In 2007, Borja came to visit Garin in Washington.
“He loved telling stories about the past and asking how everything was going with me, but he never really talked about his current situation. Everything seemed pretty normal at the time,” said Garin.
That visit would be the last time he saw his friend.
“The day after he got back home from his trip, he killed himself,” said an emotional Garin. “I didn’t notice any of the signs; it was just us catching up and talking about old times.”
September is Suicide Awareness Month, and the statistics on suicide in the military are sobering. According to a 2016 study conducted by the U.S. Department of Veteran Affairs, suicide became the leading cause of death throughout the U.S. military in 2014, exceeding combat, illness, homicide, and vehicular accidents with 349 suicides – nearly one every day. That same year, 7,400 veterans took their own lives. Those deaths totaled 18 percent of all suicides in America, despite veterans making up only nine percent of the population.
There is a staggering amount of data on suicide, but the warning signs can be difficult to identify. Garin’s friend had a seemingly normal, happy life. Substance abuse and erratic behavior only seemed like red flags in the shocking aftermath.

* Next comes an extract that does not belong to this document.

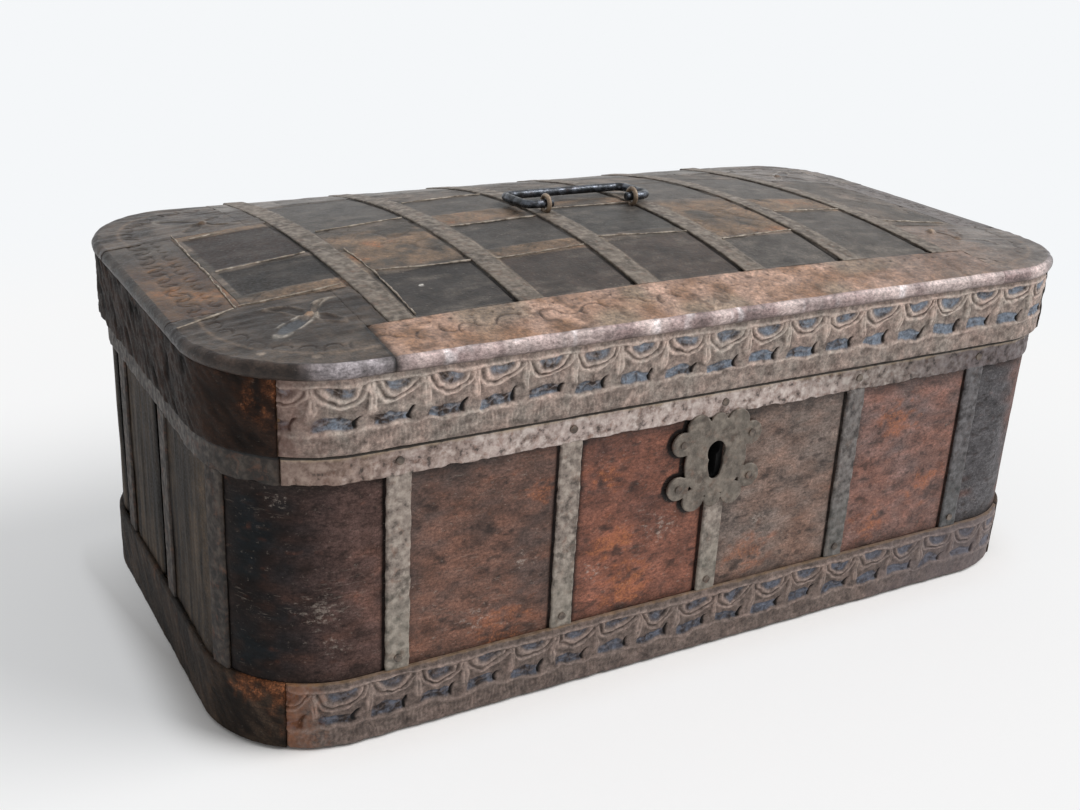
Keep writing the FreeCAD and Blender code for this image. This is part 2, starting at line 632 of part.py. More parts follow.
bolt_bar = bolt_box("BoltBar", f"{lock_low_x} - bolt_throw - lock_plate",
                    f"{lock_high_x} + bolt_stand_out", "0")
notch = box("BoltNotch", ("lock_middle - key_bow", INNER_FACE, f"{bolt_z} - bolt_side"),
            ("lock_middle + key_bow", lock_out_y, f"{bolt_z} - bolt_side / 2 + bolt_notch"))
node(cut("Bolt", bolt_bar, notch), "bolt")

staple_x = f"({lock_high_x} + staple_gap + staple_width / 2)"
tongue_half = "(bolt_side / 2 + staple_clearance + staple_bar)"
tongue = box("StapleTongue", (f"{staple_x} - staple_width / 2", f"{bolt_y} - {tongue_half}",
                              f"{bolt_z} - {tongue_half}"),
             (f"{staple_x} + staple_width / 2", f"{bolt_y} + {tongue_half}", f"{LID_LOW} + staple_plate / 2"))
plate = box("StaplePlate", (f"{staple_x} - staple_plate / 2", INNER_FACE, LID_LOW),
            (f"{staple_x} + staple_plate / 2", f"{bolt_y} - {tongue_half}", f"{LID_LOW} + staple_plate"))
loop = bolt_box("StapleLoop", f"{staple_x} - staple_width", f"{staple_x} + staple_width", "staple_clearance")
node(cut("LidStaple", fuse("LidStapleBlank", tongue, plate), loop), "lid_staple")

# Escutcheon: a plate with ten round lobes over the middle strip and the rim's edge.

# Each lobe's place from the middle, to the right and up, and its radius.
LOBES = ((0, 21, 5), (12, 19.5, 7), (21, 12, 6.5), (22, -12, 6.5), (12, -20, 6.5), (0, -21, 5),
         (-12, 19.5, 7), (-21, 12, 6.5), (-22, -12, 6.5), (-12, -20, 6.5))
plate_face = f"({FRONT} - {IRON} - escutcheon_thickness)"
plate_z = "(case_height - escutcheon_drop)"
discs = [rod("EscutcheonMiddle", "y", "escutcheon_disc", "escutcheon_thickness", "lock_middle", plate_face,
             plate_z)]
for number, (x, z, radius) in enumerate(LOBES):
    discs.append(rod(f"Lobe{number}", "y", str(radius), "escutcheon_thickness", f"lock_middle + ({x})",
                     plate_face, f"{plate_z} + ({z})"))
node(cut("Escutcheon", fuse("EscutcheonBlank", *discs), keyhole), "escutcheon")

# Nails through the bands, the strips' ends and the escutcheon's lobes.


def nail(name, x, face_y, z, side):
    """A nail driven in along Y at a face, from the front (-1) or the back (1)."""
    head_y, shank_y = (f"({face_y}) - nail_head_height", face_y)
    if side > 0:
        head_y, shank_y = face_y, f"({face_y}) - nail_length"
    head = rod(name + "Head", "y", "nail_head", "nail_head_height", x, head_y, z)
    shank = rod(name + "Shank", "y", "nail_shank", "nail_length", x, shank_y, z)
    return fuse(name, head, shank)


rim_mid = "(case_height - rim_band_height / 2)"
foot_mid = f"({STRIP_LOW} + strip_width / 2)"
BESIDE_HINGES = (2, 4)
NAILED_LOBES = (2, 3, 7, 8)
nails = []
for number in range(1, 6):
    x = f"{number - 3} * {STRIP_PITCH}"
    for side, sign, direction in (("Front", "-", -1), ("Back", "", 1)):
        rim_face = f"{sign}(case_width / 2 + rim_band_thickness)"
        strip_face = f"{sign}(case_width / 2 + strip_thickness)"
        if side == "Front" or number not in BESIDE_HINGES:
            nails.append(nail(f"{side}RimNail{number}", x, rim_face, rim_mid, direction))
        nails.append(nail(f"{side}StripNail{number}", x, strip_face, foot_mid, direction))
for number in NAILED_LOBES:
    x, z, radius = LOBES[number]
    nails.append(nail(f"LobeNail{number}", f"lock_middle + ({x})", plate_face, f"{plate_z} + ({z})", -1))
for number in HINGED:
    for row in (0, 1):
        nails.append(nail(f"LeafNail{number}{row}", f"{number - 3.5} * {STRAP_PITCH}",
                          f"{LEAF_Y} + leaf_thickness",
                          f"case_height - leaf_height + leaf_nail_edge + {row} * leaf_nail_pitch", 1))
node(group("CaseNails", *nails), "case_nails")

doc.recompute()

# Every object has to be sound before anything is written.

failed = [item.Name for item in doc.Objects if "Invalid" in item.State or "Error" in item.State]
if failed:
    raise RuntimeError("objects that failed: " + ", ".join(failed))
for item in NODES:
    if item.Shape.isNull() or not item.Shape.isValid() or not item.Shape.Solids:
        raise RuntimeError("no sound solid in " + item.Label)

os.makedirs("parts", exist_ok=True)
for item in NODES:
    item.Shape.exportStep(f"parts/{item.Label}.step")
print(len(NODES), "nodes,", sum(len(item.Shape.Solids) for item in NODES), "solids")
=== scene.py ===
import math

import bmesh
import bpy
import numpy as np
from mathutils import Matrix, Vector


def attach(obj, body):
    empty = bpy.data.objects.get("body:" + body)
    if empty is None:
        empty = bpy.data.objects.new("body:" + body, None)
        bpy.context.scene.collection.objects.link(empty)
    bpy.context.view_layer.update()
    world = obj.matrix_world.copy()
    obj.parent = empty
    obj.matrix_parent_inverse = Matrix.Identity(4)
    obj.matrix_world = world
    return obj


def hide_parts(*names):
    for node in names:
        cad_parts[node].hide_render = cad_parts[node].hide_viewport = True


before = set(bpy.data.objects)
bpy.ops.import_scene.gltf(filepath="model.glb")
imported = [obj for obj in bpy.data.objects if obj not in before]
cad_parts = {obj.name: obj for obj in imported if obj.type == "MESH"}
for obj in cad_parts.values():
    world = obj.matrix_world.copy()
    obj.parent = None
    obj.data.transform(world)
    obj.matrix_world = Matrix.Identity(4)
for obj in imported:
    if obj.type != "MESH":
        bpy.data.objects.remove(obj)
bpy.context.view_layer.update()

scene = bpy.context.scene
scene.view_settings.view_transform = "Standard"

# ---------------------------------------------------------------- floor, light and camera
# The coffer stands on a plain pale floor that runs out of sight, under one large soft
# light from the right and above, with even light from all round.


def tone(code):
    """An sRGB hex colour as linear red, green, blue and 1."""
    parts = [int(code[k:k + 2], 16) / 255 for k in (1, 3, 5)]
    return [c / 12.92 if c < 0.04045 else ((c + 0.055) / 1.055) ** 2.4 for c in parts] + [1.0]


def add(tree, kind, inputs={}, **settings):
    """Adds a node to a tree with its settings, its sockets' values and its links."""
    new = tree.nodes.new(kind)
    for name, value in settings.items():
        setattr(new, name, value)
    for socket, value in inputs.items():
        if isinstance(value, bpy.types.NodeSocket):
            tree.links.new(value, new.inputs[socket])
        else:
            new.inputs[socket].default_value = value
    return new


def reckon(tree, operation, *values):
    """One step of arithmetic on numbers."""
    return add(tree, "ShaderNodeMath", dict(enumerate(values)), operation=operation).outputs[0]


def reckon_3(tree, operation, *values):
    """One step of arithmetic on vectors; a length and a distance come out as numbers."""
    sockets = (0, "Scale") if operation == "SCALE" else (0, 1)
    made = add(tree, "ShaderNodeVectorMath", dict(zip(sockets, values)), operation=operation).outputs
    return made["Value" if operation in ("LENGTH", "DISTANCE") else 0]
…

“IS PATH WARM” is an acronym designed to help Sailors remember the immediate warning signs of suicide. I is for Ideation, or thoughts of suicide; S is for substance abuse, or increased alcohol or drug use; P is for purposelessness, or having no sense of purpose in life; A is for anxiety, or agitation, nightmares and poor sleeping habits; T is for trapped, or feeling like there is no way out of a situation; H is for hopelessness, or having no hope for one’s self or the future; W is for withdrawal, or isolating one’s self from friends and family; A is for anger, or feeling of uncontrollable rage; R is for recklessness, or acting without regard for the future; M is for mood changes, or a dramatic, unstable mood.
Unfortunately, knowing the numbers and warning signs associated with suicide is not enough to prevent it. Suicide is not a comfortable conversation for most, especially for someone who is considering it. It may feel awkward to ask someone if they are thinking about suicide, but it could be the difference between life and death. A suicidal person may not be in the position to ask for help, and it is up to the people around them to start that conversation. Sailors should do a better job of getting to know one another, so that they can be there for that Sailor in their darkest hour.

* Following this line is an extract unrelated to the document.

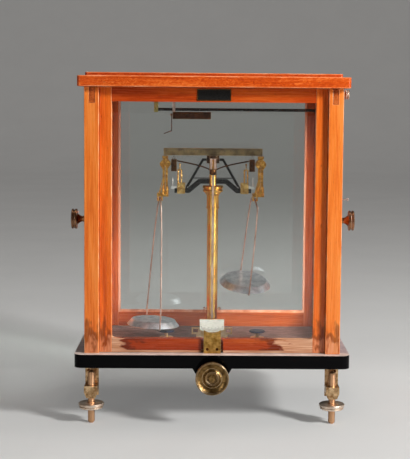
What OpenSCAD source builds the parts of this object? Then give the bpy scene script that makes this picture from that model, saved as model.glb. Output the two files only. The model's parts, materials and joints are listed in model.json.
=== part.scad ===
// Precision balance in a glazed mahogany case on a black base plate.
// Millimetres, +Z up from the bench, the front of the case towards -Y.

/* [Base] */
// Width of the base plate
base_w = 450; // [444:1:480]
// Depth of the base plate, front to back
base_d = 280; // [276:1:320]
// Thickness of the base plate
base_t = 22; // [18:1:28]
// Radius of the base plate's corners in plan
base_r = 14; // [6:1:20]
// Height of the base plate's underside above the bench
base_lift = 96; // [92:1:110]
// Width of the front boss at the base plate
boss_w = 64; // [56:1:72]
// Width of the front boss at its foot
boss_foot_w = 40; // [30:1:48]
// Thickness of the front boss
boss_t = 14; // [10:1:18]

/* [Case] */
// Width of the case across its posts
case_w = 418; // [410:1:430]
// Depth of the case across its posts
case_d = 255.5; // [250:0.5:262]
// Height of the posts
case_h = 434; // [430:1:450]
// Distance of the case behind the base plate's front edge
case_setback = 12.5; // [8:0.5:14]
// Side of a square post
post_w = 24; // [22:0.5:26]
// Thickness of a side rail
side_rail_t = 20; // [18:0.5:22]
// Height of a side top rail
side_top_h = 26; // [24:0.5:28]
// Height of a side sill
side_sill_h = 16; // [12:0.5:20]
// Thickness of a side top rail's through tenon
tenon_t = 8.5; // [6:0.5:10]
// Thickness of the glass panes
glass_t = 2.5; // [2:0.1:3]
// Depth of a pane's edge in its groove
glass_bite = 4; // [3:0.5:6]

/* [Rear frame] */
// Thickness of the rear frame
rear_t = 14; // [12:0.5:16]
// Distance from the case's back to the rear frame's inner face
rear_inset = 18; // [16:0.5:20]
// Width of a rear stile
rear_stile_w = 14.5; // [10:0.5:16]
// Height of the rear bottom rail
rear_bottom_h = 26; // [22:0.5:30]
// Height of the rear top rail
rear_top_h = 17.5; // [16:0.5:30]
// Width of a glazing bead
bead_w = 4; // [2.5:0.5:5]

/* [Top board] */
// Thickness of the top board
top_t = 17.5; // [14:0.5:22]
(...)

“First and foremost it starts with knowing your friends,” said Lt. j.g. Ryan Albano, a chaplain aboard USS John C. Stennis (CVN 74). “Friendship is like a screw; the deeper your friendship gets, the more you get to know each other, the more that trust and foundation begins to grow. Trust is extremely valuable when it comes to sharing intimate details about our lives. The more threads of the screw we build into our relationships, the more trust we have that that person will be there when the time comes.”
Genuinely being there for one another is the key. Empathize with someone, even if you don’t completely understand their situation, and get that person to the proper resources.
Sailors should educate themselves on the signs related to suicide, to notice when their friend or colleague starts heading down a dark path, and to be courageous enough to simply talk to and listen to that Sailor during their time of need.
“Just starting that simple conversation with someone who is struggling could let them know that someone cares about them. Even if you have to ask them if they are thinking about killing themselves. That way you can get them the appropriate amount of help,” said Garin. “When people really have their low points, they can’t see the people that care about them. They might look at their LPO, their Chief or DIVO and think, ‘What do they care?’ Make some time in your day to get to know someone, find out what makes them go, so that maybe you can be there for them the day they just can’t go anymore. Every simple act matters.”
To act is the most crucial element in preventing a suicide. “ACT” has even been turned into an acronym to help Sailors remember what they should do if they identify a shipmate in danger of harming themselves. A is for ask, ask that Sailor if they are indeed considering suicide; C is for care, to empathize with that Sailor’s situation; T is for treat, get that Sailor the proper treatment necessary to prevent them from harming themselves or others.